The following tools were used by the SLCs to map key civic concerns while developing SIPs:

  1. Social Mapping: No one understands the complexities of informal settlements better than the residents themselves. A social map[i] depicts these complexities through one visual tool, designed by the communities. Social mapping has helped ULBs undertake targeted planning and served as an aid for front-line workers to locate patients.
  2. Community monitoring tools: With the help of CFAR, informal communities in Jodhpur and Sambalpur began using a daily monitoring tool – Bindi (a dot) Chart – to assess the quality of service delivery, which varied greatly during Covid-19.[ii] It served as a simple and powerful way for community members to monitor essential services using a colour code based on their level of satisfaction. The emerging colour pattern helped ULBs understand the trends in service quality. This also enabled dialogue between slum residents and ULBs to work together for improving municipal services.

 

3. Using adversity as an opportunity: Women leaders taking charge

Subjected to patriarchal oppression from childhood, with their economic contributions ignored throughout adulthood too, women in urban informal settlements tend to have less power and autonomy. Despite these barriers, women became leaders in the Covid-19 response.

Initially, women participated in meetings with hesitation, following traditional practices (hijab/purdah/ghunghat) of hiding their faces and avoiding sitting near men. However, the increasing absence of men in meetings due to their lack of interest provided women with the platform engage and provide their suggestions. Making the most of the increase in participation, CSOs encouraged them to lead the Janbhagidari initiatives, representing their settlements in meetings with the ULBs.

An example of this was seen in Hatsal, New Delhi, where 18-year-old Gulnaz and her fellow SHG members, learnt to sew during the first wave. They used this skill to distribute masks to over 500 community members. When schools were closed during the second wave, Gulnaz then started teaching children from families who were unable to afford devices for online classes. Gulnaz made sure that the children in her community were not losing out on education because of their socio-economic position.

 

Janbhagidari as a model for future public health interventions

To provide equitable access to services in urban informal settlements, it is important to reach the vulnerable and marginalised residents. The tried and tested method of community engagement, Janbhagidari, has created a community-led approach to prevention and disease control in India, despite the huge diversity of population and geographies. The core beliefs of the multi-dimensional approach involve trust-building, behaviour change, and communication. Community engagement uproots power structures and shapes social dynamics by giving community members and women leaders the authority to make decisions. Stakeholders worldwide are encouraged to learn from what has worked in India: this involves contextualising their work, utilising innovative and participatory tools, and continuously centring vulnerable and marginalised voices when implementing public health interventions.

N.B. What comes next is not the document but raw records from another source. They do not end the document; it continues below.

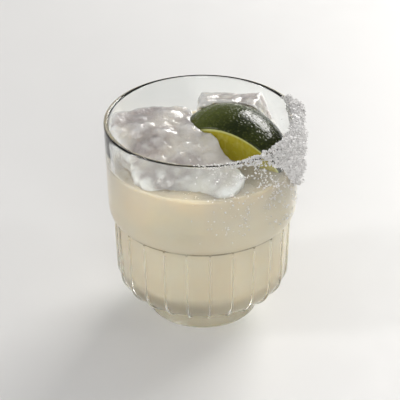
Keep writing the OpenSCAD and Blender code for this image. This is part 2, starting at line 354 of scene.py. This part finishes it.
def settle(ob):
    """Turns the result of an object's modifiers into its mesh."""
    done = bpy.data.meshes.new_from_object(ob.evaluated_get(bpy.context.evaluated_depsgraph_get()))
    ob.modifiers.clear()
    ob.data = done


def carve(ob, node, share):
    """Cuts a node's shape, shrunk to a share of its size, out of an object."""
    cutter = stand("cutter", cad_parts[node].data.copy())
    points = cutter.data.vertices
    middle = sum((v.co for v in points), Vector()) / len(points)
    for v in points:
        v.co = middle + (v.co - middle) * share
    cut = ob.modifiers.new("cut", "BOOLEAN")
    cut.operation, cut.object, cut.solver = "DIFFERENCE", cutter, "EXACT"
    settle(ob)
    bpy.data.objects.remove(cutter)


def drop_folded_slivers(mesh, least):
    """Merges points closer than least, and deletes faces that lie folded on one another."""
    form = bmesh.new()
    form.from_mesh(mesh)
    bmesh.ops.triangulate(form, faces=form.faces)
    bmesh.ops.remove_doubles(form, verts=form.verts, dist=least)
    bmesh.ops.dissolve_degenerate(form, dist=least, edges=form.edges)
    folded = {f for e in form.edges if len(e.link_faces) > 2 for f in e.link_faces
              if any(set(f.verts) == set(g.verts) for g in e.link_faces if g != f)}
    bmesh.ops.delete(form, geom=list(folded), context="FACES")
    form.to_mesh(mesh)


drink = lathe("drink_body", wall + surface + [(0, drink_z)], [math.tau * i / 160 for i in range(160)], lap)
drink.data.materials.append(drink_mat)
for lump in ("ice_left", "ice_front", "ice_back"):
    carve(drink, lump, 0.97)
drop_folded_slivers(drink.data, 0.02 * MM)
drink.data.shade_smooth()
drink.data.set_sharp_from_angle(angle=math.radians(40))
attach(drink, "root")
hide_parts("drink")

# ---- Ice -----------------------------------------------------------------------------------------
# Three lumps of cloudy, veined ice, wet and rounded by melting, that stand out of the drink. The left
# and the front one have frozen together, and their front has melted to the curve of the wall.
ice_mat, tree = blank("cloudy_ice")
place = in_space(tree)
veins = add(tree, "TexNoise", {"noise_type": "RIDGED_MULTIFRACTAL"}, {
    "Vector": place, "Scale": 42.0, "Detail": 7.0, "Roughness": 0.72, "Distortion": 1.4}).outputs[0]
veins = ramp(tree, veins, [(0.45, 0.0), (0.85, 1.0)])
tint = mix(tree, mask(tree, 55.0, 0.38, 0.6), (0.53, 0.49, 0.485), (0.86, 0.83, 0.775))
tint = mix(tree, veins, tint, (0.92, 0.905, 0.88))
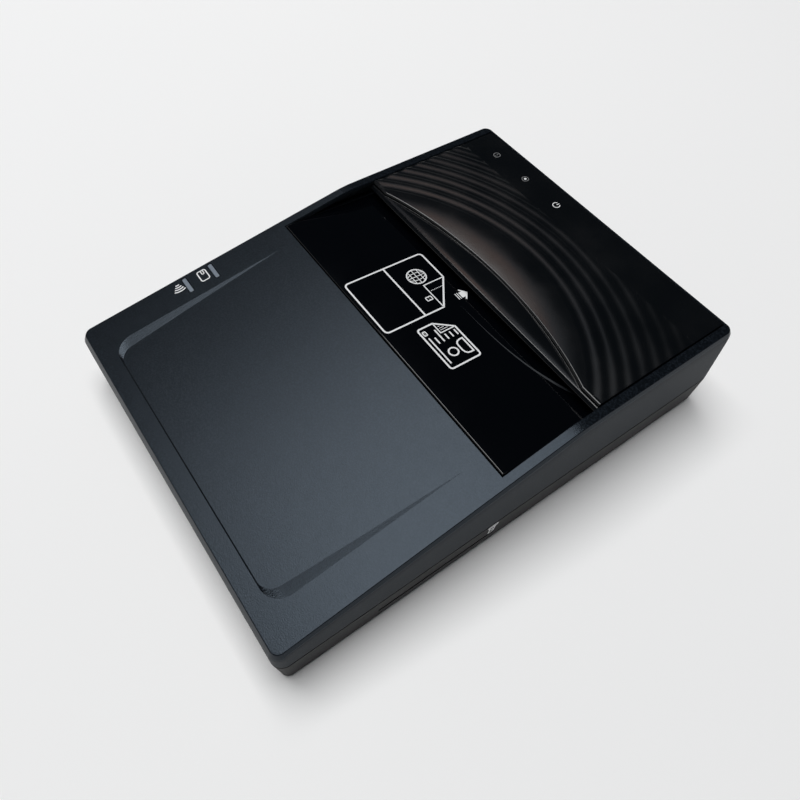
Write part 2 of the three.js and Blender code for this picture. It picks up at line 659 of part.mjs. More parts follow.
function bottomCover() {
  const top = BASE_HEIGHT - SEAM / 2;
  const shell = loft([
    deckRing(BELT_OUT - BASE_TAPER, () => 0),
    deckRing(BELT_OUT, () => top),
  ]);
  const hollow = loft([
    deckRing(BELT_OUT - BASE_TAPER - WALL, () => FLOOR),
    deckRing(BELT_OUT - WALL, () => top + OVER),
  ]);
  const doorway = slab(
    DOOR_X - DOOR_WIDTH / 2 - RUN,
    DOOR_X + DOOR_WIDTH / 2 + RUN,
    DOOR_FRONT - RUN,
    DOOR_FRONT + DOOR_LENGTH + RUN,
    -OVER,
    FLOOR + OVER,
  );
  const recesses = footPlaces().map(([x, y]) => (
    rod(FOOT_RADIUS + SEAT, x, y, -OVER, FOOT_RECESS, ROUND_STEPS)
  ));
  const sinks = casePlaces().flatMap(([x, y]) => [
    rod(CASE_HEAD_RADIUS + SEAT, x, y, -OVER, CASE_HEAD_TOP),
    rod(CASE_SHANK_RADIUS + SEAT, x, y, 0, BOSS_TOP + OVER),
  ]);
  const pilots = FLOOR_SCREWS.map(([x, y]) => (
    rod(SHANK_RADIUS + SEAT / 2, x, y, FLOOR, STANDOFF_TOP + OVER)
  ));
  const leverPin = rod(LEVER_PIN_RADIUS + LEVER_PIN_GAP, CARD_LEVER_X, CARD_LEVER_Y, FLOOR, BASE_HEIGHT);
  const cardSlot = slab(
    HALF_WIDTH - WALL - OVER,
    DECK_WIDTH,
    CARD_Y - CARD_SLOT_LENGTH / 2,
    CARD_Y + CARD_SLOT_LENGTH / 2,
    CARD_Z - CARD_SLOT_HEIGHT / 2,
    CARD_Z + CARD_SLOT_HEIGHT / 2,
  );
  const usb = slab(
    USB_X - USB_WIDTH / 2 - RUN,
    USB_X + USB_WIDTH / 2 + RUN,
    DECK_LENGTH - WALL - OVER,
    DECK_LENGTH + BELT_OUT + OVER,
    CARRIED + BOARD + SEAT - RUN,
    CARRIED + BOARD + SEAT + USB_HEIGHT + RUN,
  );
  const lock = slab(
    LOCK_X - LOCK_WIDTH / 2,
    LOCK_X + LOCK_WIDTH / 2,
    DECK_LENGTH - WALL - OVER,
    DECK_LENGTH + BELT_OUT + OVER,
    LOCK_Z - LOCK_HEIGHT / 2,
    LOCK_Z + LOCK_HEIGHT / 2,
  );
  const holes = [doorway, ...recesses, ...sinks, ...pilots, leverPin, cardSlot, usb, lock];
  const cover = join([cut(shell, [cut(hollow, bottomCoverRibs()), ...holes]), ...doorLugs()]);
  const span = KNUCKLE_WIDTH / 2 + RUN + LUG_WIDTH;
  const bore = rodAcross(
    DOOR_PIN_RADIUS + LEVER_PIN_GAP,
    DOOR_X - span - OVER,
    DOOR_X + span + OVER,
    AXLE_Y,
    KNUCKLE_RADIUS,
  );
  return cut(cover, [bore]);
}

// Hood with its finger scoop
function documentHood() {
  const outline = [
    [HOOD_FRONT, HOOD_FOOT],
    [HOOD_REAR, HOOD_FOOT],
    [HOOD_REAR, HOOD_HEIGHT],
    [HOOD_FRONT + LIP_SETBACK + HOOD_SETBACK, HOOD_HEIGHT],
    [HOOD_FRONT + LIP_SETBACK, HOOD_FOOT + LIP_THICKNESS],
  ];
  const radius = (SCOOP_HALF ** 2 + SCOOP_LENGTH ** 2) / (2 * SCOOP_LENGTH);
  const turn = Math.asin(SCOOP_HALF / radius);
  const arch = new THREE.Shape();
  arch.absarc(0, HOOD_SETBACK + SCOOP_LENGTH - radius, radius, QUARTER - turn, QUARTER + turn, false);
  arch.lineTo(-SCOOP_HALF, -LIP_SETBACK);
  arch.lineTo(SCOOP_HALF, -LIP_SETBACK);
  const scoopFront = HOOD_FRONT + LIP_SETBACK;
  const scoop = upright(arch, HOOD_FOOT + LIP_THICKNESS, HOOD_HEIGHT + OVER).translate(0, scoopFront, 0);
  const lights = Object.values(LIGHT_X).map((x) => (
    rod(LIGHT_RADIUS + SEAT / 2, x, LIGHT_Y, HOOD_FOOT - OVER, HOOD_HEIGHT + OVER, ROUND_STEPS)
  ));
  return cut(prism(outline, -HOOD_HALF, HOOD_HALF), [scoop, ...lights]);
}

function windowTape() {
  const half = WELL_HALF - LEDGE_WIDTH;
  return cut(
    slab(-WINDOW_HALF, WINDOW_HALF, 0, WINDOW_LENGTH, TAPE_GAP - LEDGE_DROP, -WINDOW_THICKNESS - TAPE_GAP),
    [slab(-half, half, LEDGE_WIDTH, WINDOW_LENGTH - LEDGE_WIDTH, -LEDGE_DROP, 0)],
  );
}

// Boards
function screwHoles(places, foot, top) {
  return places.map(([x, y]) => rod(SHANK_RADIUS + SEAT / 2, x, y, foot - OVER, top + OVER));
}

function board(left, right, front, rear, foot, screws) {
  return cut(slab(left, right, front, rear, foot, foot + BOARD), screwHoles(screws, foot, foot + BOARD));
}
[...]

[i] Social map is an effective tool that represents habitation patterns, nature of housing and social infrastructure (health centre, schools), roads, WASH facilities, individual households with toilet facilities, natural water bodies and littering, open defecation and wastewater stagnation spots that exists in the settlement.

[ii] The Bindi Chart enlists municipal services that are being provided in the settlement such as sanitation and waste management, water supply, faecal sludge and septage management etc.